Not the token. Not the chain. Not the usual “Web3 gaming is evolving” sermon people drag out whenever they don’t want to talk about how a system actually behaves.
This did.
I logged in to farm and the board priced the night before the field got a say.
That’s small. Also not small at all.
Because once that becomes normal, a lot of other things stop looking innocent. A task wants something my setup produces badly, so the whole session bends around that mismatch. A better land player clears the same route without much feeling. A VIP player absorbs some of the ugliness on Pixels more cleanly. A better-connected player cuts out a sourcing headache I still have to eat. A weaker player still gets told this is a cozy open game while doing a much more compromised version of the same work.
That’s not one bug.
Its the shape.
And it gets uglier the longer I sit with it, because Pixels probably needs exactly this kind of discipline to keep the whole thing from sliding into the old dumb GameFi death spiral. The board is smarter than that. Colder too.
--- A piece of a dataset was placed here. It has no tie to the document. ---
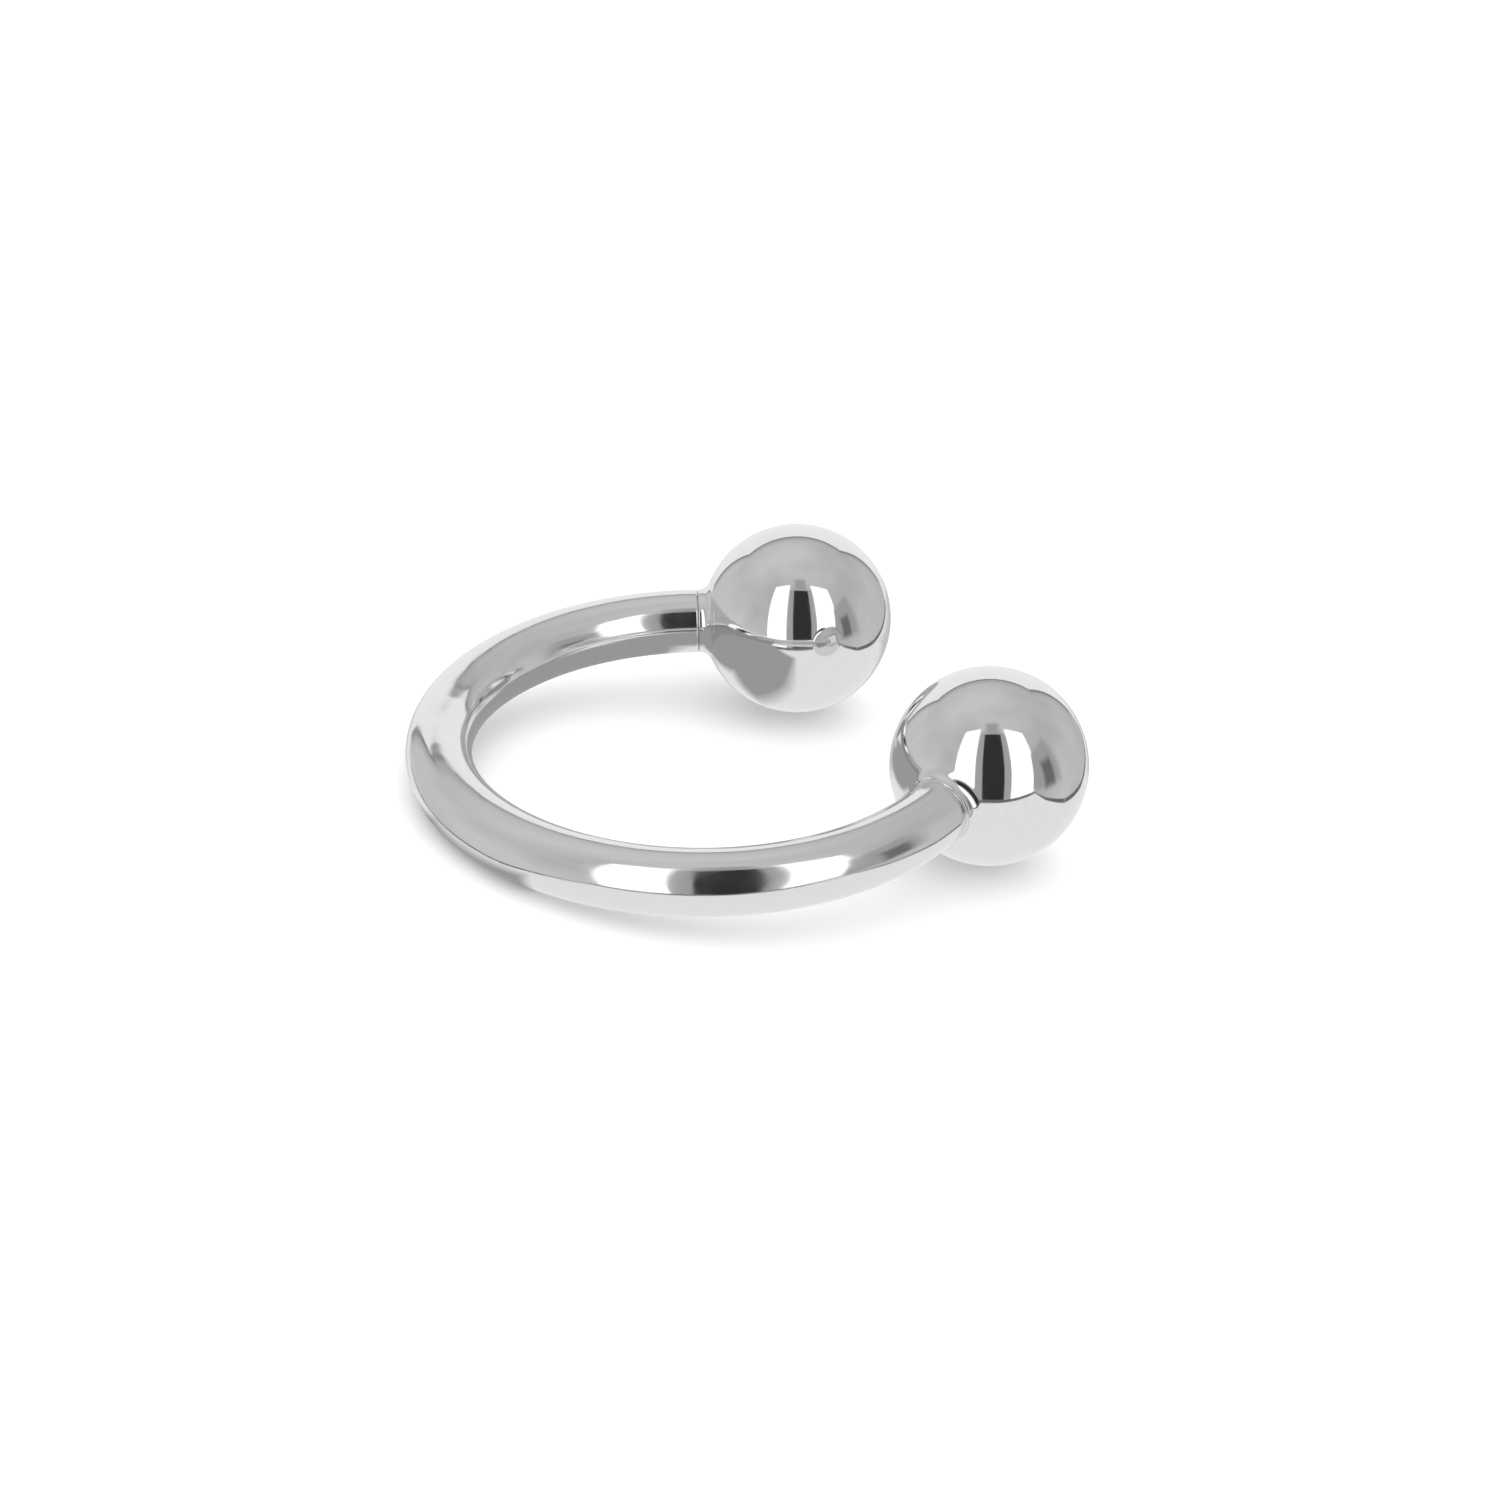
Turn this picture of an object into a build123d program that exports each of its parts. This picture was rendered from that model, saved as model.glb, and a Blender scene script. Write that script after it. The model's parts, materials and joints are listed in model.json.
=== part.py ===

It teaches players to stop asking what they want to do and start asking what the system is willing to count tonight.
That’s a different relationship to play.
Maybe necessary. Still different.
So now I notice it every time.
I log in planning to farm on Pixels. The board wants an output my setup handles badly. I check inventory before I check the field. I do the little math again. Gather, buy, skip, force it, maybe tomorrow, maybe not.
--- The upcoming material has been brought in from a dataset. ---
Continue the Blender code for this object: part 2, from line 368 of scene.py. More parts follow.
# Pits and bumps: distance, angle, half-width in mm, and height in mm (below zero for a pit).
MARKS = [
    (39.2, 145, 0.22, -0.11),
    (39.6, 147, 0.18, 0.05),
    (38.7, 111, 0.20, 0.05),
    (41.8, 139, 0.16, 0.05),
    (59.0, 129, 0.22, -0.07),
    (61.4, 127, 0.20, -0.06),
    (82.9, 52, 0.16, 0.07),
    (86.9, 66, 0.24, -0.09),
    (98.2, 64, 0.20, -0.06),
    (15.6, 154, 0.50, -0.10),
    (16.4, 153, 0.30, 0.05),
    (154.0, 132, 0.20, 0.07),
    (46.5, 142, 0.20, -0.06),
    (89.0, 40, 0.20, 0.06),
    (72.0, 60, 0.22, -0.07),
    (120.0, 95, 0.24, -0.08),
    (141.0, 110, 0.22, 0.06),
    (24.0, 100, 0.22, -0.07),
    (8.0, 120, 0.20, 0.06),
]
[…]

And the whole map starts shrinking around one menu the same way it did the night before.
Pixels still looks light while that’s happening. That’s probably why it works.
Still, the first honest move in the game is not toward the farm anymore.
It's toward the board.
And once that becomes normal, I'm not really logging in to see what I want to do.
I'm logging in to see what the system is willing to count again tonight.